Huguette Clark, 84, arrived at Manhattan’s Doctors Hospital by ambulance in 1991 anxious, malnourished and dehydrated, her face disfigured from untreated skin cancer.
Not your typical heiress whose estate would be valued at more than $300 million at her death 20 years later.
She was assigned a private-duty nurse, who stayed at her bedside 12 hours a day, seven days a week.
Clark elected to spend her last two decades in the hospital. She lavished upon the nurse and her family at least $31.9 million in cash gifts and property, Bill Dedman and Paul Clark Newell, Jr. report in their meticulous and absorbing “Empty Mansions: The Mysterious Life of Huguette Clark and the Spending of a Great American Fortune.”
The title refers to Clark’s lavish unused homes, including three apartments in a limestone Fifth Ave. co-op that she kept vacant while spending $300,000 a year on hospital care. That’s 42 rooms, excluding bathrooms. Annual maintenance and taxes: $342,000.
There was also a 23.5-acre Santa Barbara, California, estate, Bellosguardo, with 1,000 feet of ocean frontage that she didn’t visit for 60 years. She kept the bare-bones house staff to about a half-dozen.
She never moved into a New Canaan, Connecticut, getaway she purchased in 1951 that grew to 52 acres when she bought land as a buffer.

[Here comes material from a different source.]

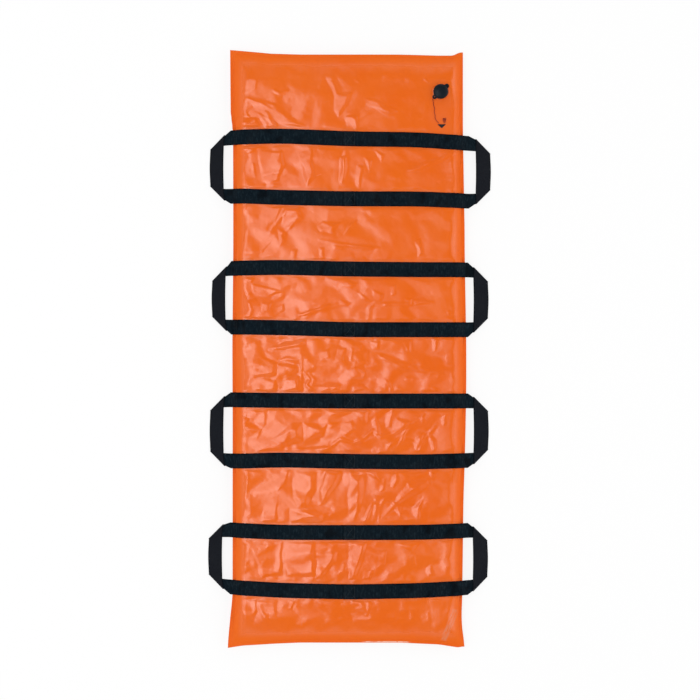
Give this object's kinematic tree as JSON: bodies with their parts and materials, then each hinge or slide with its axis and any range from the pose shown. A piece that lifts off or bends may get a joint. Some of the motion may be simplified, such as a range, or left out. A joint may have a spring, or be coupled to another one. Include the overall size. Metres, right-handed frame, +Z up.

Huguette was the youngest of seven children of William Andrews Clark. Born in a four-room log cabin on a Pennsylvania farm in 1839, he became one of the wealthiest Americans of his day through copper mining and other ventures.
He was as enterprising as Huguette was eccentric and profligate.
After briefly studying Greek, Latin and law at Iowa Wesleyan University, he went west to Colorado in search of gold, a five-month, 800-mile trip by ox-drawn carriage.
Later, in Montana, he thrived by selling flour and tobacco, lending money and hauling U.S. mail 450 miles from Western Montana to Walla Walla, in what’s now Washington state.
His foray into copper mining coincided with the advent of the transatlantic cable, telephone, full-metal-jacket bullet and commercially practical incandescent light bulb.
“All of these advances in communication, everyday life, and warfare would depend on W.A. Clark’s copper,” write Dedman and Newell, whose father was Huguette Clark’s first cousin.
The authors describe W.A. as a tough but fair businessman but make no excuses for a bribery scandal behind a bid for U.S. senate. (He resigned but was re-elected.)
After W.A.’s wife died of typhoid fever, a second marriage to a woman 39 years his junior produced Huguette. Since he ran his companies essentially as sole proprietorships, the empire collapsed soon after he died in 1925.
“W.A. failed in succession planning,” Dedman and Newell write. He left his empire in the care of his children.
From her parents Huguette inherited a passion for the arts and patronage, cultivated at New York’s Spence School. She painted, played violin and went on to collect Impressionist masterpiece paintings and Stradivariuses, which along with the real estate proved to be super investments.
But something was amiss. A young marriage dissolved immediately and was perhaps never consummated, based on what she told people. After her mother and nurse, her closest companion was an extravagant collection of dolls and doll houses that she amassed until the end of her life.
“Empty Houses” ends with the ongoing battles over her money. There was no shortage of suspect behavior -- from lawyers, hospital administrators and relatives she never met.
While gracious and wildly generous with people she knew, Huguette was never much of a philanthropist given her resources. In the book, a relative described the trappings of inherited money: insecurity, guilt, a lack of self-worth.
“Having immense wealth,” the relative said, “can lead one to feel isolated and to have a false sense of being special.”
At least you have someplace to live.
(Philip Boroff is a reporter for Muse, the arts and leisure section of Bloomberg News. The opinions expressed are his own.)